每个 restart group 的第一个 key，保存的都是完整的 key，因此 shared size 应该是 0；然后遍历到下一个 key 的时候，只需要跳过下一个 key 的 shared size，然后 append non_shared 部分即可。

restart_index_ 的作用：

在顺序遍历（Next）的时候，实际上没什么作用，但是仍然要记录下来，目的是为了逆序遍历（Prev）

在逆序遍历（Prev）的时候，遍历到一个 restart group 的第一个元素的时候，下一次需要跳到上一个 restart group 的起始位置按顺序遍历，原因是 record 存储的时候做了前缀压缩，必须从一个 restart group 的第一个元素向后遍历。（因此逆序遍历时每次都要从当前 restart group 的第一个元素向后遍历一遍）

在 Seek 的时候，同样需要以 restart group 为单位做二分查找。

Record Format (data/index/…)

Record 实现了前缀压缩，每 block_restart_interval 个 record 重新开始计算压缩前缀。

shared key size：和==前一个== key 相同的部分的长度
noshared key size：剩余部分 key 的长度
value size：value 的长度
noshared key：noshared key 的数据
value：value 的数据

Record 格式在上面的图中已经给出，详细读取和写入可以参考 DecodeEntry() 和 BlockBuilder::Add() 函数的实现。

// Helper routine: decode the next block entry starting at "p",
// storing the number of shared key bytes, non_shared key bytes,
// and the length of the value in "*shared", "*non_shared", and
// "*value_length", respectively.  Will not dereference past "limit".
//
// If any errors are detected, returns nullptr.  Otherwise, returns a
// pointer to the key delta (just past the three decoded values).
static inline const char* DecodeEntry(const char* p, const char* limit,
                                      uint32_t* shared, uint32_t* non_shared,
                                      uint32_t* value_length) {
  if (limit - p < 3) return nullptr;
  *shared = reinterpret_cast<const uint8_t*>(p)[0];
  *non_shared = reinterpret_cast<const uint8_t*>(p)[1];
  *value_length = reinterpret_cast<const uint8_t*>(p)[2];
  if ((*shared | *non_shared | *value_length) < 128) {
    // Fast path: all three values are encoded in one byte each
    p += 3;
  } else {
    if ((p = GetVarint32Ptr(p, limit, shared)) == nullptr) return nullptr;
    if ((p = GetVarint32Ptr(p, limit, non_shared)) == nullptr) return nullptr;
    if ((p = GetVarint32Ptr(p, limit, value_length)) == nullptr) return nullptr;
  }

  if (static_cast<uint32_t>(limit - p) < (*non_shared + *value_length)) {
    return nullptr;
  }
  return p;
}

Index Block

Index Block 也是一个普通的 Block，其数据存储方式和数据 Block 没有区别，也是以 Record 为单位，不过其 block_restart_interval 的值为 1（即没有前缀压缩），在 TableBuilder::Rep 初始化的时候会设置 index_block_options.block_restart_interval 为 1。
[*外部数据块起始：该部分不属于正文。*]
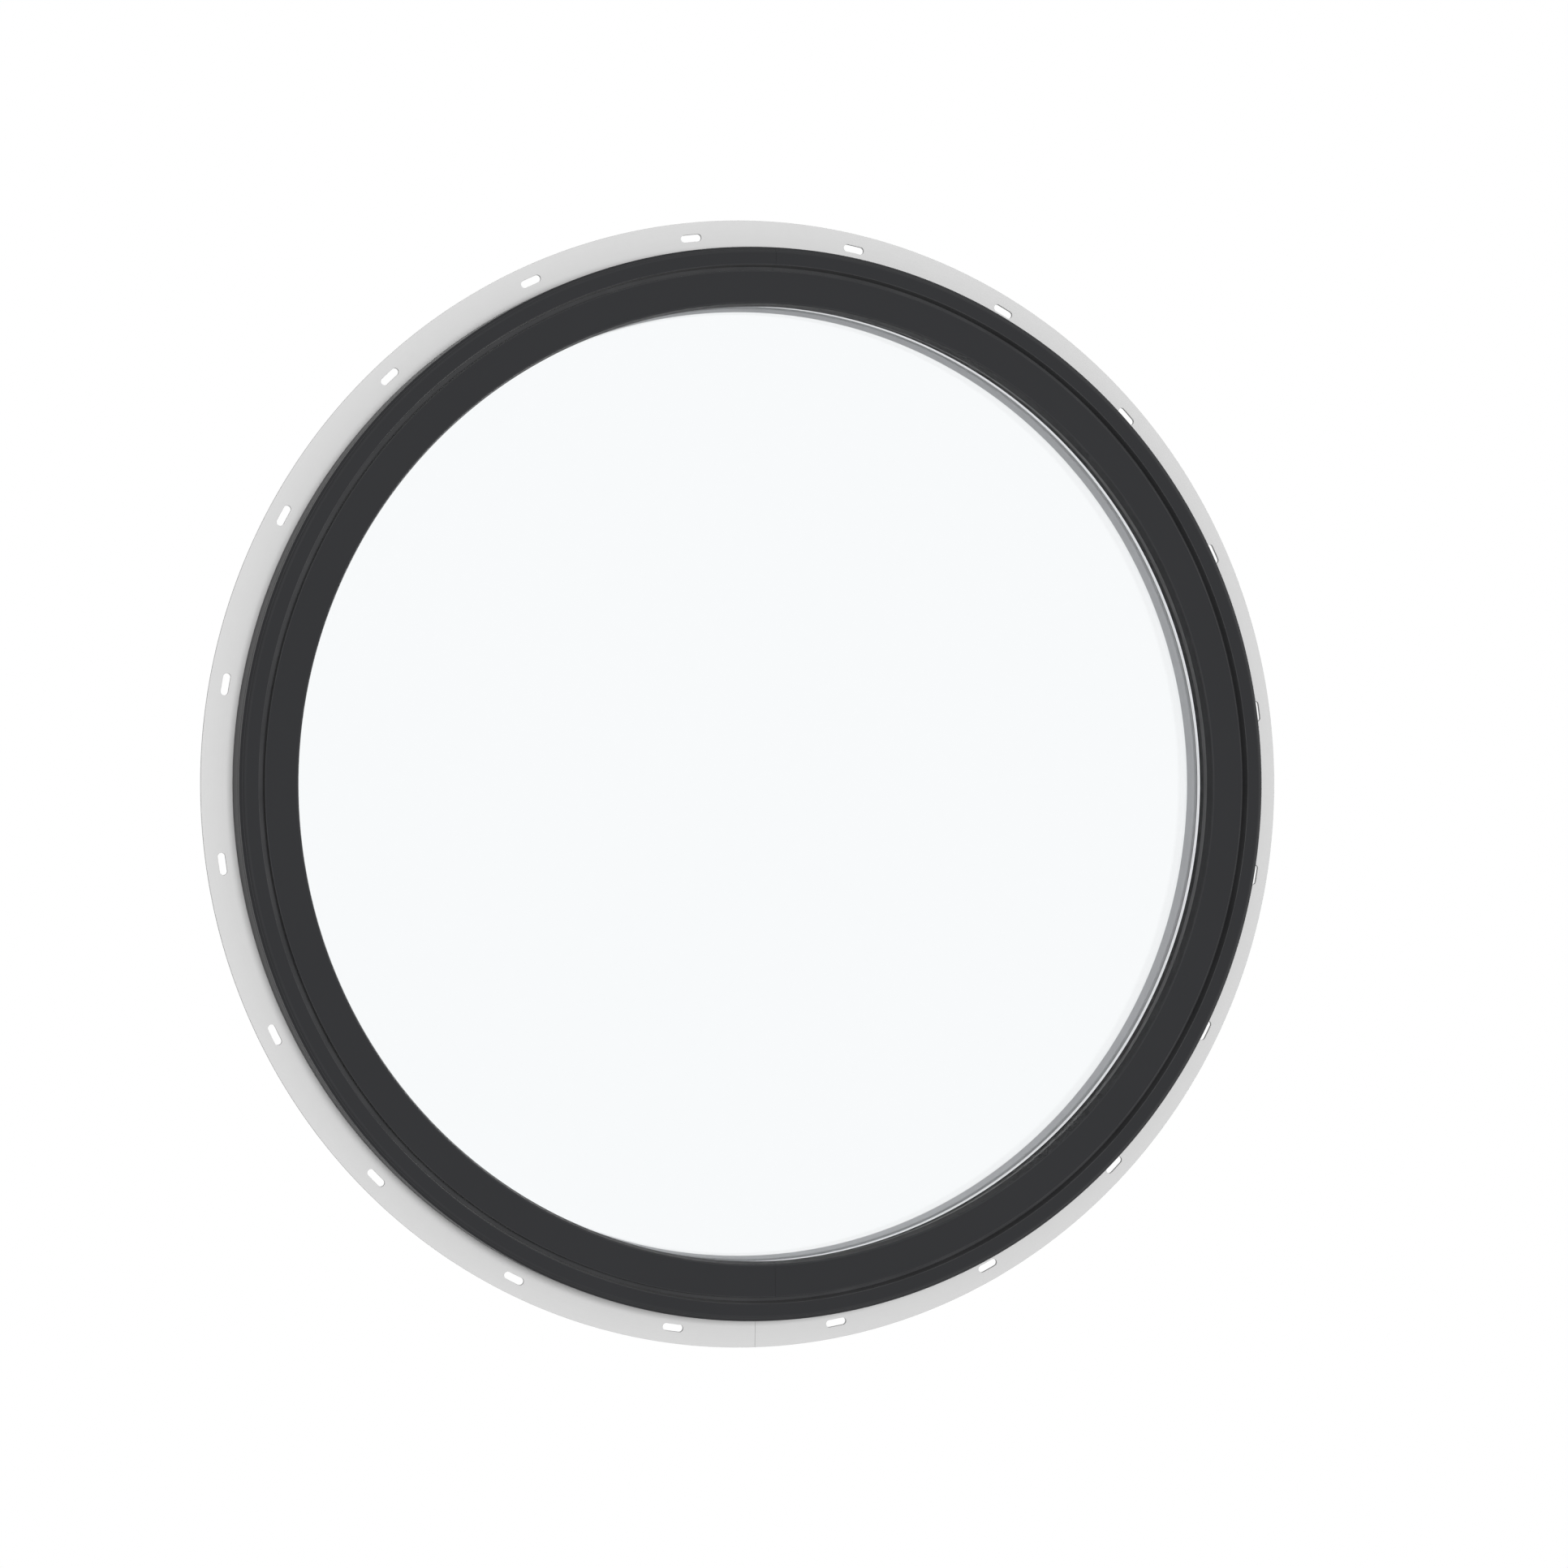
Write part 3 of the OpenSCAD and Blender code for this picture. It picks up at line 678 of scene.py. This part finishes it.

Index Block 中存储的是当前 sstable 中每个 data block 的最大值，以及 offset 和 size，可以方便定位到一个 block。

TableBuilder::Rep 中与 Index Block 相关的 field 如下：

struct TableBuilder::Rep {
  Options index_block_options;
  BlockBuilder data_block;
  BlockBuilder index_block;
  std::string last_key;

  // We do not emit the index entry for a block until we have seen the
  // first key for the next data block.  This allows us to use shorter
  // keys in the index block.  For example, consider a block boundary
  // between the keys "the quick brown fox" and "the who".  We can use
  // "the r" as the key for the index block entry since it is >= all
  // entries in the first block and < all entries in subsequent
  // blocks.
  //
  // Invariant: r->pending_index_entry is true only if data_block is empty.
  bool pending_index_entry;
  BlockHandle pending_handle;  // Handle to add to index block
};

last_key 表示当前 data block 的最大值（最后一个值）
pending_handle 表示当前待写入的 data block 的 offset 和 size 信息，在每次写入 data block 的时候会更新（TableBuilder::WriteBlock()）

Index Block 的写入也是调用 Block::Add() 函数完成的，和 data block 没有区别，只是 data block 的 kv 是用户写入的 kv，index 的 kv 是 last_key 和 BlockHandle 信息。

  if (r->pending_index_entry) {
    assert(r->data_block.empty());
    r->options.comparator->FindShortestSeparator(&r->last_key, key);
    std::string handle_encoding;
    r->pending_handle.EncodeTo(&handle_encoding);
    r->index_block.Add(r->last_key, Slice(handle_encoding));
    r->pending_index_entry = false;
  }

FilterBlock

// TODO

Footer

Footer 包括两个 BlockHandler 和一个 8Byte 的 magic number，固定大小 48 Bytes，因为 offset 和 size 都是 varint64 编码的，如果总大小小于 48 Bytes，剩余部分填 0。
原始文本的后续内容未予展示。